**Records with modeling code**
——

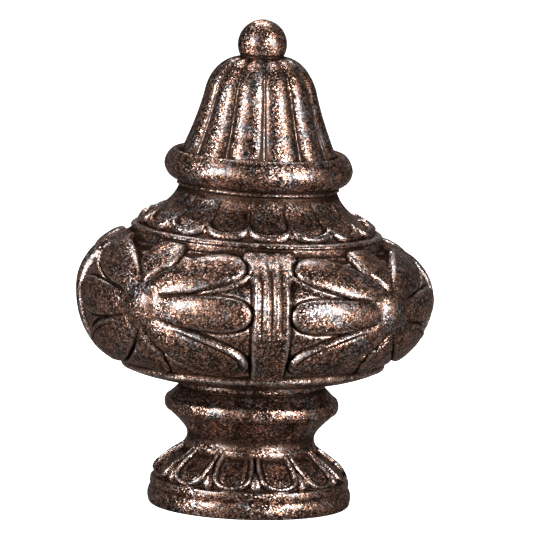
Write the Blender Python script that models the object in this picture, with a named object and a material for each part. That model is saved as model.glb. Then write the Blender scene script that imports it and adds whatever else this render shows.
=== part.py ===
"""Cast metal finial: one bronze-finished casting, 100 mm high.

A rounded base band carries a ring of lappets, a waisted neck with a ring, a wide bulb
carved with four palmettes and four reeded stems, a shoulder of sixteen petals, a plain
collar and a dome of twelve lobes with a ball on top.  The finial stands on its flat
underside: the origin is the centre of the underside and +Z is up.  One stem faces -Y.
"""
import math

import bmesh
import bpy
import numpy as np

MM = 0.001

# Heights of the turned bands, each measured on its own, from the underside up
BASE_BAND_HEIGHT = 3.7 * MM
BASE_FILLET_HEIGHT = 1.7 * MM
LAPPET_HEIGHT = 7.0 * MM
NECK_LIP_HEIGHT = 0.4 * MM
NECK_HEIGHT = 6.5 * MM
RING_HEIGHT = 3.1 * MM
RING_SLOPE_HEIGHT = 2.3 * MM
WAIST_FILLET_HEIGHT = 1.6 * MM
BULB_LOWER_HEIGHT = 17.7 * MM
BULB_UPPER_HEIGHT = 12.6 * MM
LEDGE_HEIGHT = 0.8 * MM
PETAL_HEIGHT = 8.4 * MM
COLLAR_FILLET_HEIGHT = 0.7 * MM
COLLAR_HEIGHT = 6.7 * MM
DOME_FLARE_HEIGHT = 12.2 * MM
DOME_CROWN_HEIGHT = 7.2 * MM

# Radii of the turned bands at their outermost carving
UNDERSIDE_RADIUS = 20.3 * MM
BASE_BAND_RADIUS = 21.05 * MM
BASE_GROOVE_RADIUS = 20.15 * MM
BASE_FILLET_RADIUS = 20.6 * MM
LAPPET_TOP_RADIUS = 13.9 * MM
NECK_RADIUS = 13.0 * MM
RING_EDGE_RADIUS = 17.25 * MM
RING_RADIUS = 18.05 * MM
WAIST_RADIUS = 15.3 * MM
BULB_RADIUS = 37.05 * MM
LEDGE_RADIUS = 26.4 * MM
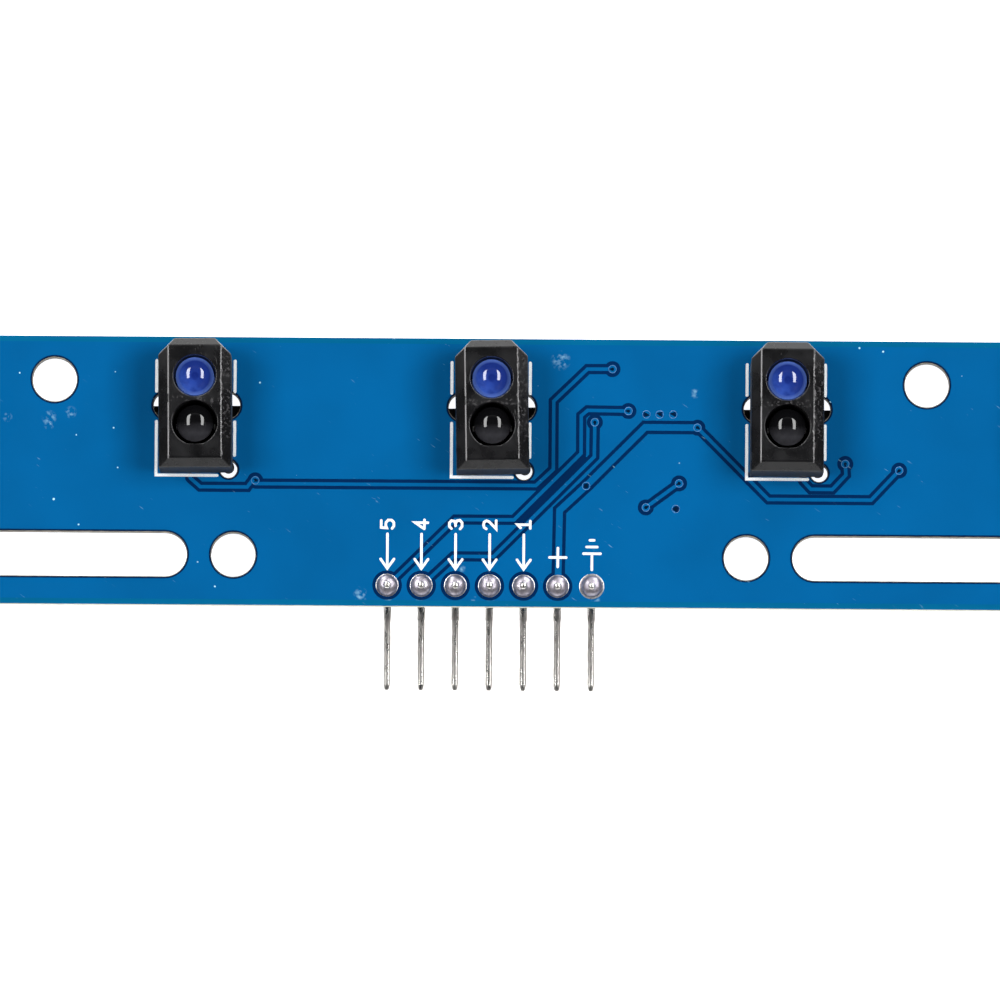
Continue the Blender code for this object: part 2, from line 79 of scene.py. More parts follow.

——

**Set exercise**
Reproduce the material precisely, including every line.

**Exercise response**
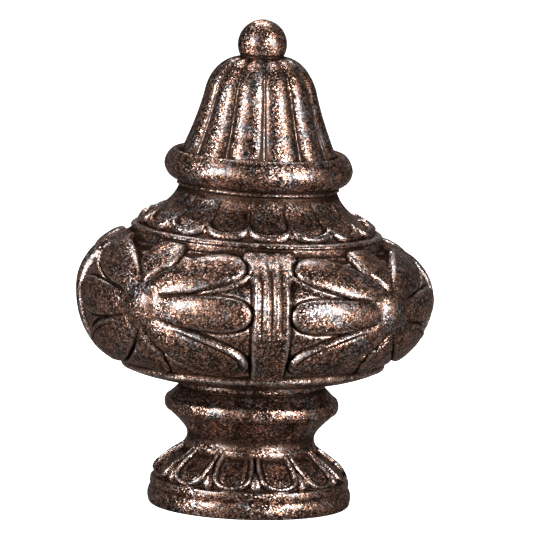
Write the Blender Python script that models the object in this picture, with a named object and a material for each part. That model is saved as model.glb. Then write the Blender scene script that imports it and adds whatever else this render shows.
=== part.py ===
"""Cast metal finial: one bronze-finished casting, 100 mm high.

A rounded base band carries a ring of lappets, a waisted neck with a ring, a wide bulb
carved with four palmettes and four reeded stems, a shoulder of sixteen petals, a plain
collar and a dome of twelve lobes with a ball on top.  The finial stands on its flat
underside: the origin is the centre of the underside and +Z is up.  One stem faces -Y.
"""
import math

import bmesh
import bpy
import numpy as np

MM = 0.001

# Heights of the turned bands, each measured on its own, from the underside up
BASE_BAND_HEIGHT = 3.7 * MM
BASE_FILLET_HEIGHT = 1.7 * MM
LAPPET_HEIGHT = 7.0 * MM
NECK_LIP_HEIGHT = 0.4 * MM
NECK_HEIGHT = 6.5 * MM
RING_HEIGHT = 3.1 * MM
RING_SLOPE_HEIGHT = 2.3 * MM
WAIST_FILLET_HEIGHT = 1.6 * MM
BULB_LOWER_HEIGHT = 17.7 * MM
BULB_UPPER_HEIGHT = 12.6 * MM
LEDGE_HEIGHT = 0.8 * MM
PETAL_HEIGHT = 8.4 * MM
COLLAR_FILLET_HEIGHT = 0.7 * MM
COLLAR_HEIGHT = 6.7 * MM
DOME_FLARE_HEIGHT = 12.2 * MM
DOME_CROWN_HEIGHT = 7.2 * MM

# Radii of the turned bands at their outermost carving
UNDERSIDE_RADIUS = 20.3 * MM
BASE_BAND_RADIUS = 21.05 * MM
BASE_GROOVE_RADIUS = 20.15 * MM
BASE_FILLET_RADIUS = 20.6 * MM
LAPPET_TOP_RADIUS = 13.9 * MM
NECK_RADIUS = 13.0 * MM
RING_EDGE_RADIUS = 17.25 * MM
RING_RADIUS = 18.05 * MM
WAIST_RADIUS = 15.3 * MM
BULB_RADIUS = 37.05 * MM
LEDGE_RADIUS = 26.4 * MM
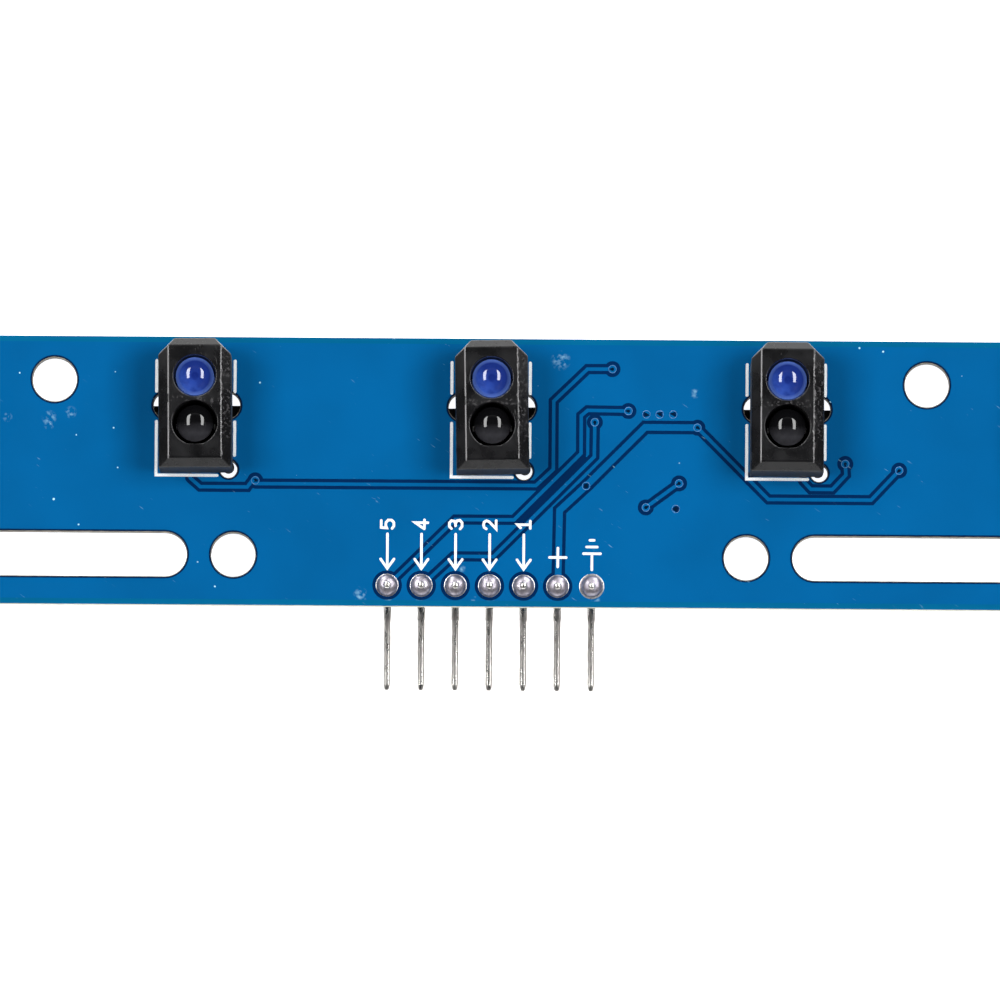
Continue the Blender code for this object: part 2, from line 79 of scene.py. More parts follow.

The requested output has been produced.